The Reading Workshop mini-lesson is purposeful and informed by standards, school district curricula, and the children’s instructional needs. It is important for the children to know how the lesson will support their growth as readers. Each mini-lesson contains a have-a-go segment and a linking segment. The have-a-go segment is where the children have the opportunity to try out the skill or strategy, sometimes for the very first time. The linking segment is where you explain to the children how they might use the skill or strategy during independent reading. For example, you might say, “When you read today you might notice quotation marks in your book, when you do, now you know that a character is talking. These quotation marks tell you exactly what words the character is saying.”

  • Script the language you will use to explain to the children how they will apply the teaching point in their independent reading.
  • Model the skill or strategy for the children, and then let them have a go.
  • Based on your observations during the have-a-go segment, choose one or two children who have something constructive to share and call on them to do so.
  • During the linking segment of the mini-lesson, emphasize how the teaching point can be applied to help them become better readers.
  • Provide explicit expectations to guide children’s independent work.
  • During Independent Work Time, highlight children who are applying the teaching point in their independent reading.
  • During share time, encourage children to share how they use the teaching point.

Conduct a mini-lesson in less than 15 minutes.

The Reading Workshop mini-lesson is usually the “first order of business.” The importance of its role cannot be overemphasized. The lesson is structured to gradually release responsibility to the children, transitioning directly into work time, during which the children practice and apply the skill or strategy that was taught in the mini-lesson. Be mindful of the time constraint. The power of mini-lessons is that they are purposeful, precise, and targeted. The prescribed time for the mini-lesson takes the children’s attention span and stamina into account, so that important lesson points will not be lost because the children have become distracted due to fatigue. Remember that you will be able revisit the teaching points during Guided Reading and individual conferences. Additionally, keeping your mini-lesson under 15 minutes ensures that the bulk of Reading Workshop time is devoted to children reading.

  • Carefully plan and script the reading mini-lesson.
  • Rehearse the mini-lesson while watching the time to ensure that you can teach the lesson within the allotted 15 minutes.
  • Be sure to keep all of the lesson materials accessible and within reach, so that you don’t lose any time searching for items.
  • Limit questions from the children. The mini-lesson should focus on direct instruction.
  • Carefully consider how you will model the teaching point. If you are using a text, use a familiar one so the children already know the plot. Pinpoint which part of the book actually supports your teaching point and just focus on that section rather than trying to read an entire book, which almost always leads to exceeding the allotted time.

Teach children what reading time looks like, sounds like, and feels like.

A powerful procedural lesson that synthesizes the children’s responsibilities during work time is the “looks like, sounds like, feels like” lesson.

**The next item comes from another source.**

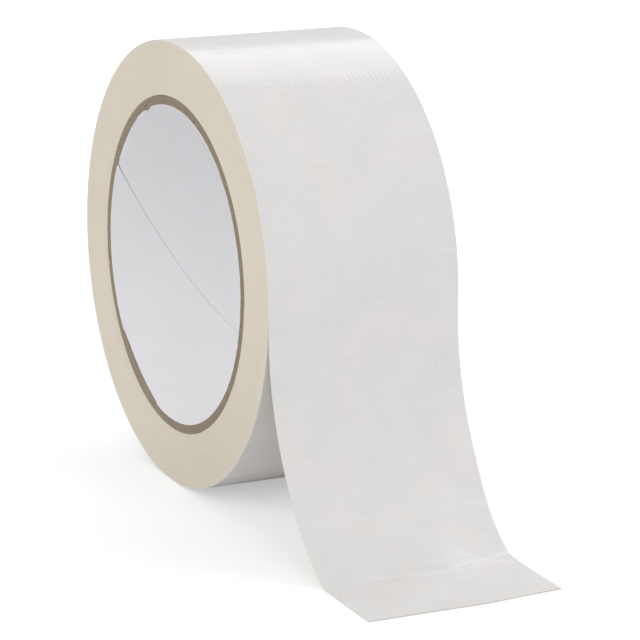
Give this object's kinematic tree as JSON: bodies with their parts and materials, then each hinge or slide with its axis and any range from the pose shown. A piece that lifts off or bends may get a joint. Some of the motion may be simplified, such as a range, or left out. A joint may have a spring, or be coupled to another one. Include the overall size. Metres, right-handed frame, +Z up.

The centerpiece of this lesson is the co-creation of an anchor chart. You will lead the children in reflecting upon what work time will look, sound, and feel like when it is working well. This procedural lesson is the culmination of all the other procedural lessons that you have taught, and it provides the children with concrete and comprehensible descriptors.

  • Use the procedural planning template to plan the “looks like, sounds like, feels like” lesson.
  • Within the context of the lesson, co-create the anchor chart.
  • Ask the children what the classroom should look like during work time. They will mention children reading in the library, partners reading together, children listening to books in the listening center, etc. Record these points on the anchor chart under the heading, “Reading Workshop Looks Like …”
  • Go through the same procedure for “sounds like” (pages turning, partners reading to each other in soft voices, etc.) and “feels like” (happy, comfortable, peaceful, relaxing, fun, etc.).
  • Post the anchor chart in a place where the children can see it.
  • Reread and review it before workshop time and as needed.

Individualize instruction by conferencing with children.

The individual reading conference is one of the most productive ways to collect information about a child’s reading and language. It also gives you some insight into the effectiveness of your teaching. An individual conference gives you an up-close look at a child’s reading habits, interests, processes, and strategies in action. Time is allocated in the workshop block to meet with individual children. In an average five minute conference, you will have a conversation with your child about something s/he is reading. Offer the child specific praise and teach one thing that will help this child become a more skilled reader or language user. Information about the conference is recorded in your reading assessment binder. This information is used to track children’s progress, plan small group instruction, and inform whole group needs.

  • Prepare an assessment binder with a section for each child in the class.
  • Schedule time in the workshop block to meet with individual children. Create a monthly calendar to make sure you meet with each child on a regular basis.
  • Have the child read to you from a book in his/her book baggy or a Guided Reading book. If the book comes from the book baggy, this reading will confirm that the book baggy contains “just right” books for the child.
  • Have a conversation (not a quiz!) about the book. This gives you information about the child’s comprehension and language strengths and needs.
  • Use this time to support children both as a speakers and learners of English as well as readers.
  • Make a teaching point. Use running records, anecdotal notes, and the oral reading that the child has just completed to identify a partially developed skill or strategy. Then demonstrate it and have the child try it out.
  • Record notes from the conference in your binder.

Facilitate share sessions that solidify children’s learning.

Workshop concludes with share time. The children reconvene to the large group meeting area and can bring along the books or response journals that they will use if they are selected to share. Start share time by reiterating the teaching point. Then invite children to share their experiences with applying the teaching point to their independent reading, to something they learned as readers, or to something about being a reader in the classroom reading community. Recognize and celebrate children who stayed focused and on task during workshop time. Share time lasts for approximately five minutes. End the share time by making the teaching point one final time.

  • Call the children to the large group meeting area. Remind them to bring the journals, writings, and books that they want to share.
  • Preselect no more than three children to share, based on your observations of these children during work time.
  • Remind the children of the teaching point and call upon the preselected children to share one at a time.
  • Briefly address classroom culture issues that occurred during workshop and recognize the children who stayed on task.
  • Let the children think about and talk about what they practiced or learned during workshop time.
  • End the workshop by restating the teaching point.